I was the lead developer for a custom CMS platform for a small company and literally sat in the newsroom with the reporters and worked with them on a daily basis. When I first started working for the company, it was directly after Hurricane Katrina and I did work directly FOR the paper as well as dev work because the COO had yet to justify to the CEO why they needed a full time developer, much less a team. The hours were long and the work sucked but I was hourly and got to experience their work habits and schedule.


I've done startups for 25 years which has included publishing, there's nothing special about the hours of journalists. Every profession thinks that they put in more work and hours than others. Ask anyone at a law firm.


Do you have any (including speculative) ideas that could explain why our news is so bad, given that most journalists are passionate about their work?


Because digging up facts is very expensive, and not necessarily engaging to the public.

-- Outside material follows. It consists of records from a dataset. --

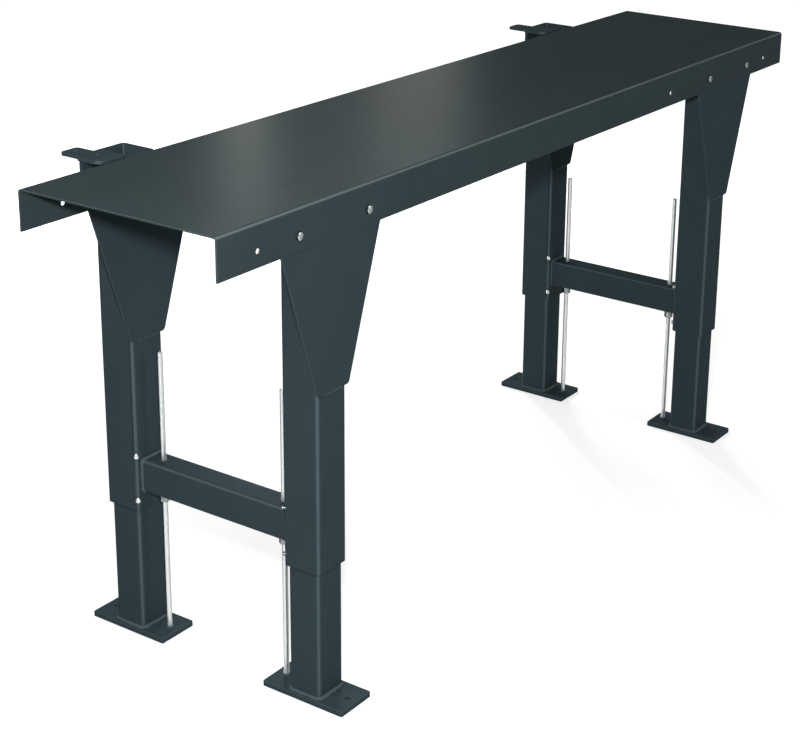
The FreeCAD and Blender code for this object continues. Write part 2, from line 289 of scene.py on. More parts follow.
zinc = zinc_plate("bright_zinc", (0.20, 0.22, 0.225), (0.52, 0.55, 0.56),
                  (0.04, 0.048, 0.052), (0.22, 0.36))
# a darker copy of the zinc for nuts and washers: painted shade
nut_zinc_painted_shade = zinc_plate("nut_zinc_painted_shade", (0.13, 0.145, 0.15), (0.34, 0.36, 0.37),
                      (0.03, 0.036, 0.04), (0.20, 0.34))
rod_zinc = zinc_plate("rod_zinc", (0.78, 0.81, 0.82), (0.93, 0.95, 0.95),
                      (0.035, 0.042, 0.045), (0.30, 0.42))
print("materials:", zinc.name, nut_zinc_painted_shade.name, rod_zinc.name)

# %% [markdown]
# ## Dress the CAD pieces
#
# Real plates and tubes have no knife edges. The CAD solids do, so each gets a live Bevel. Their
# meshes are loose triangles, so a Weld modifier joins them first, and a Decimate modifier melts
# the triangles of each flat side into one face, which keeps the shading of long sides clean.
# The rounded edges then catch the painted highlight that the coat has on its bends.

# %% Which pieces are zinc
FASTENER_WORDS = ("nut", "washer", "bolt", "screw", "threaded")


def is_fastener(name):
    return any(word in name for word in FASTENER_WORDS)


def skin(name):
    """Each piece's material: one of the zincs or one of the coats."""
    if is_fastener(name):
        return nut_zinc_painted_shade if "nut" in name or "washer" in name else zinc
    if name == "table_top":
        return tray_coat
    return foot_coat if name.startswith("foot_plate") else coat


print("fasteners:", sum(is_fastener(name) for name in nodes))

# %% Materials and rounded edges
EDGE_ROUNDING = 0.0006
FASTENER_ROUNDING = 0.0003
WELD_DISTANCE = 0.000002
FLAT_ANGLE = math.radians(0.5)      # faces closer than this are one flat side
SHARP_ANGLE = math.radians(35)      # edges sharper than this are rounded

for name, node in nodes.items():
    for slot in node.material_slots:
        slot.link = "OBJECT"
        slot.material = skin(name)
    weld = node.modifiers.new("join_triangles", "WELD")
    weld.merge_threshold = WELD_DISTANCE
    flat = node.modifiers.new("flat_sides", "DECIMATE")
    flat.decimate_type = "DISSOLVE"
    flat.angle_limit = FLAT_ANGLE
    bevel = node.modifiers.new("rounded_edges", "BEVEL")
    bevel.width = FASTENER_ROUNDING if is_fastener(name) else EDGE_ROUNDING
    bevel.segments = 2
    bevel.limit_method = "ANGLE"
    bevel.angle_limit = SHARP_ANGLE
    bevel.use_clamp_overlap = False
    shading = node.modifiers.new("even_shading", "WEIGHTED_NORMAL")
    shading.keep_sharp = False
print("dressed:", len(nodes))

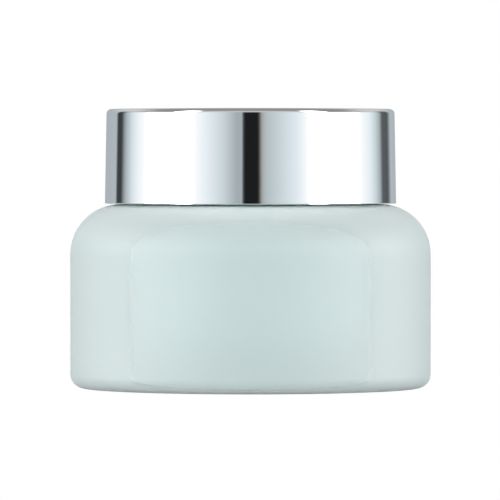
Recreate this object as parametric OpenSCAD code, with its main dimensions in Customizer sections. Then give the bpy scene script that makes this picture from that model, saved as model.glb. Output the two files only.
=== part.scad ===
// Screw-top cosmetic cream jar, in millimetres.
// A thick-walled frosted glass jar, a sealing disc in its mouth, and a screw cap made of
// a metallised shell, a threaded inner cap and a foam liner.
// The origin is the centre of the foot, and +Z runs up the jar's axis.

/* [Glass jar] */
// Outside diameter of the jar
body_d = 62; // [58:0.5:76]
// Height of the jar from its foot to the top of its shoulder
body_h = 31.6; // [26:0.2:60]
// Thickness of the side wall
wall_t = 4.6; // [3:0.1:6]
// Thickness of the base, from foot to floor
base_t = 5.6; // [3.6:0.1:8]
// Thickness of the glass over the shoulder
roof_t = 4.2; // [3:0.1:6]
// Outside radius of the shoulder
shoulder_r = 8.6; // [5:0.1:10.4]
// Outside radius of the heel
heel_r = 2.4; // [1:0.1:3.6]
// Radius inside the jar between its wall and its floor
floor_r = 5; // [2:0.5:7]
// Radius inside the jar between its wall and its roof
roof_r = 6; // [2:0.5:7]
// Depth of the hollow under the base
punt_h = 0.9; // [0.4:0.1:1.6]
// Width of the flat ring that the jar stands on
foot_w = 3.8; // [2:0.1:6]

/* [Neck] */
// Diameter of the mouth
mouth_d = 36; // [29:0.5:44]
// Thickness of the glass in the neck
neck_t = 2.5; // [2:0.1:3.2]
// Height of the neck above the shoulder
neck_h = 11.9; // [10:0.1:16]
// Chamfer on the two edges of the rim
rim_chamfer = 0.5; // [0.2:0.1:0.8]

/* [Thread] */
// Number of thread starts
starts = 4; // [2:1:6]
// Height from one thread to the next
pitch = 3; // [2.7:0.1:3.8]
// Height of a thread over the wall that it stands on
thread_depth = 1.1; // [0.9:0.05:1.4]
// How far each thread runs round the neck, in degrees
thread_turn = 120; // [80:5:160]
// Distance from the rim down to the top end of the glass threads
thread_drop = 3; // [2.4:0.1:4]

/* [Cap] */
// Thickness of the shell's wall at its lower edge
shell_t = 1.45; // [1.2:0.05:2]
// Thickness of the shell's top
shell_top_t = 1.2; // [1:0.1:2.4]
// Draft of the shell's outside, in degrees
shell_draft = 1; // [0:0.25:1.5]
// Radius round the shell's top edge
shell_edge_r = 0.85; // [0.3:0.05:1.2]
// Thickness of the inner cap's wall
inner_t = 1.4; // [1.2:0.1:2]
// Thickness of the inner cap's top
inner_top_t = 1.1; // [0.8:0.1:2]
// Number of ribs that stop the inner cap turning in the shell
rib_count = 12; // [6:1:24]
// Width of one of those ribs
rib_w = 1; // [0.6:0.1:1.6]
// Height of one of those ribs over the shell's bore
rib_h = 0.55; // [0.4:0.05:0.7]

/* [Seal] */
// Thickness of the foam liner
liner_t = 1; // [0.8:0.1:2]
// Thickness of the sealing disc
disc_t = 0.8; // [0.6:0.05:1]
// Depth of the recess in the sealing disc
pan_h = 3.4; // [2.5:0.1:4]
// Length of the grip across that recess
grip_l = 16; // [8:1:22]
// Thickness of that grip
grip_t = 1.4; // [1:0.1:2]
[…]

Ontario Public Broadcasting has this show 'The Agenda' with 'Steve Paikin' where he brings in mid-level and behind-the-scenes people from the bureaucracy people and they talk about granular issues of civic reform in great detail.

If you want to inform yourself on the nitty-gritty details of the new 'Subway Expansion' and why it's over budget, it's all right there.

But it's incredibly boring , and there's very little viewership.

Donald Trump put it really well when he said he would be 'great for news ratings'. It was rubbish, and a lot of people tuned in, it brought in a lot of money.

Add in the economics brought on by the Internet and we have a real problem.


I don't think that our news is "so bad."

I think it's written by human beings who have a limited subset of knowledge, many times because sources aren't forthcoming or verified, and that if we ever held developers to the same standard that we held journalists, that it'd be nigh-impossible to hire any of them.